## [Goal]
Up to and including the line that contains "WELD = 0.00001", write out each line of the material from its first line, exactly.

## [Source data]
---+---

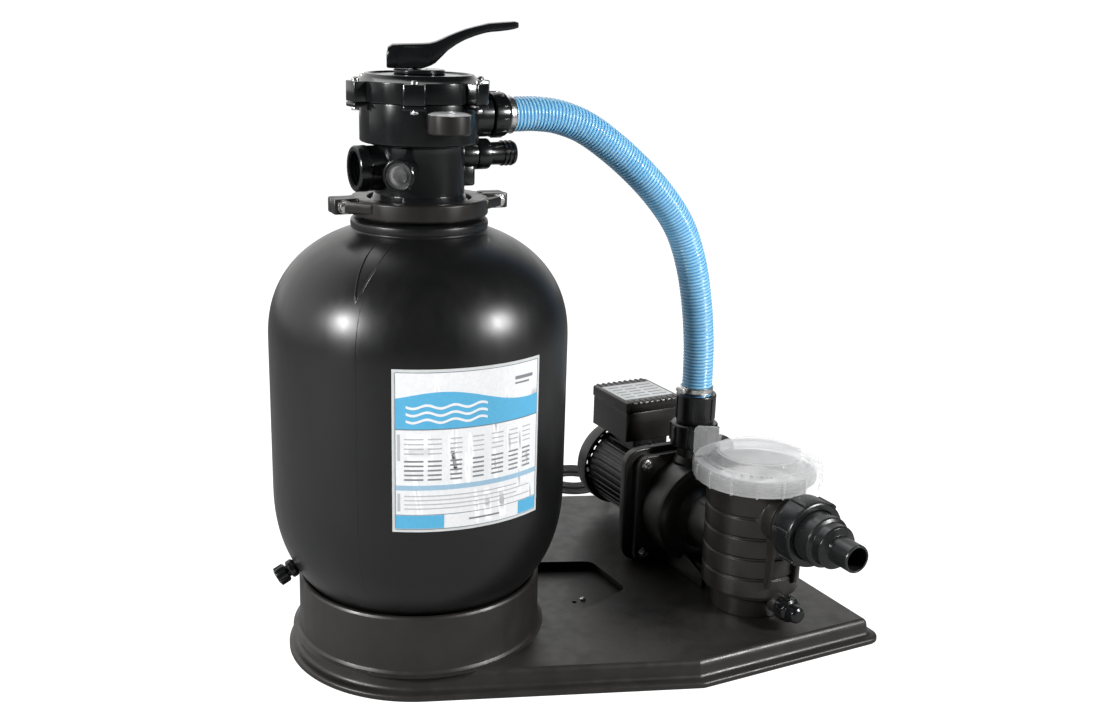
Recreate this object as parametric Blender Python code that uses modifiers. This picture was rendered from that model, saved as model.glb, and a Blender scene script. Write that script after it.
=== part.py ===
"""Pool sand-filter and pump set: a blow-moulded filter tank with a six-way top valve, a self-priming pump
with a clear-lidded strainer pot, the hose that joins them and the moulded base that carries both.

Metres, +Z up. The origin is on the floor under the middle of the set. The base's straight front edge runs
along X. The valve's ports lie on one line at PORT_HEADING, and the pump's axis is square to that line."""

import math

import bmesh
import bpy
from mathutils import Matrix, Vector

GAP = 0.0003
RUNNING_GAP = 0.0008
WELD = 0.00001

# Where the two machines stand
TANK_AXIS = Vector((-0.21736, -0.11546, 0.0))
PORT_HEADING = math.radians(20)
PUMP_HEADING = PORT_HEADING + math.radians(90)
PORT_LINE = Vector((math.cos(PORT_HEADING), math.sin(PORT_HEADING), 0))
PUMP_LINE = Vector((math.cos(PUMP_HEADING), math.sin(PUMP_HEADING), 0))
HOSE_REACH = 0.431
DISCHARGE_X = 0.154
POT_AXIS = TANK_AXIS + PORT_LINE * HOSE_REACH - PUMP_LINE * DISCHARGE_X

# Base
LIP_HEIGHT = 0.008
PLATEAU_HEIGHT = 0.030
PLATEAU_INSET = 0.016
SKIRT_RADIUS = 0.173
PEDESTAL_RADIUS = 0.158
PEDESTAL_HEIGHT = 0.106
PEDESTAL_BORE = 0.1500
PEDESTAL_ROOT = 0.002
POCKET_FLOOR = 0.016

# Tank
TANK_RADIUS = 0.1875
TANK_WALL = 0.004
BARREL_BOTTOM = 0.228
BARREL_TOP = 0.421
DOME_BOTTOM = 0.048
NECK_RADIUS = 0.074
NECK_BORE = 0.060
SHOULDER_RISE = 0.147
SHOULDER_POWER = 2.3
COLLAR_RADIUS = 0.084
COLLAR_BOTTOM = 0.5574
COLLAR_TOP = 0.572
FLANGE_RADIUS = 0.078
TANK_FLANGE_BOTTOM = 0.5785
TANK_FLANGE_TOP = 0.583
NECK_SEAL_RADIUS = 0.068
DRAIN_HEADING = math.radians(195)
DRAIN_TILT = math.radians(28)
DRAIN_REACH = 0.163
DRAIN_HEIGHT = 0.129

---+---

## [Solution to the problem]
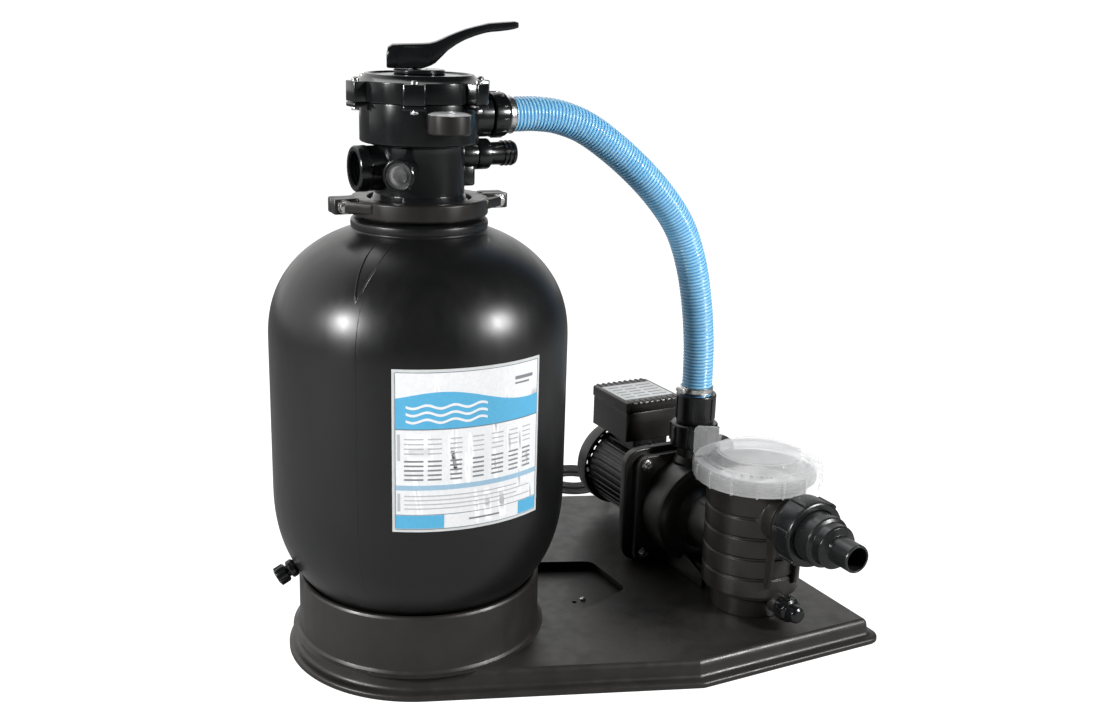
Recreate this object as parametric Blender Python code that uses modifiers. This picture was rendered from that model, saved as model.glb, and a Blender scene script. Write that script after it.
=== part.py ===
"""Pool sand-filter and pump set: a blow-moulded filter tank with a six-way top valve, a self-priming pump
with a clear-lidded strainer pot, the hose that joins them and the moulded base that carries both.

Metres, +Z up. The origin is on the floor under the middle of the set. The base's straight front edge runs
along X. The valve's ports lie on one line at PORT_HEADING, and the pump's axis is square to that line."""

import math

import bmesh
import bpy
from mathutils import Matrix, Vector

GAP = 0.0003
RUNNING_GAP = 0.0008
WELD = 0.00001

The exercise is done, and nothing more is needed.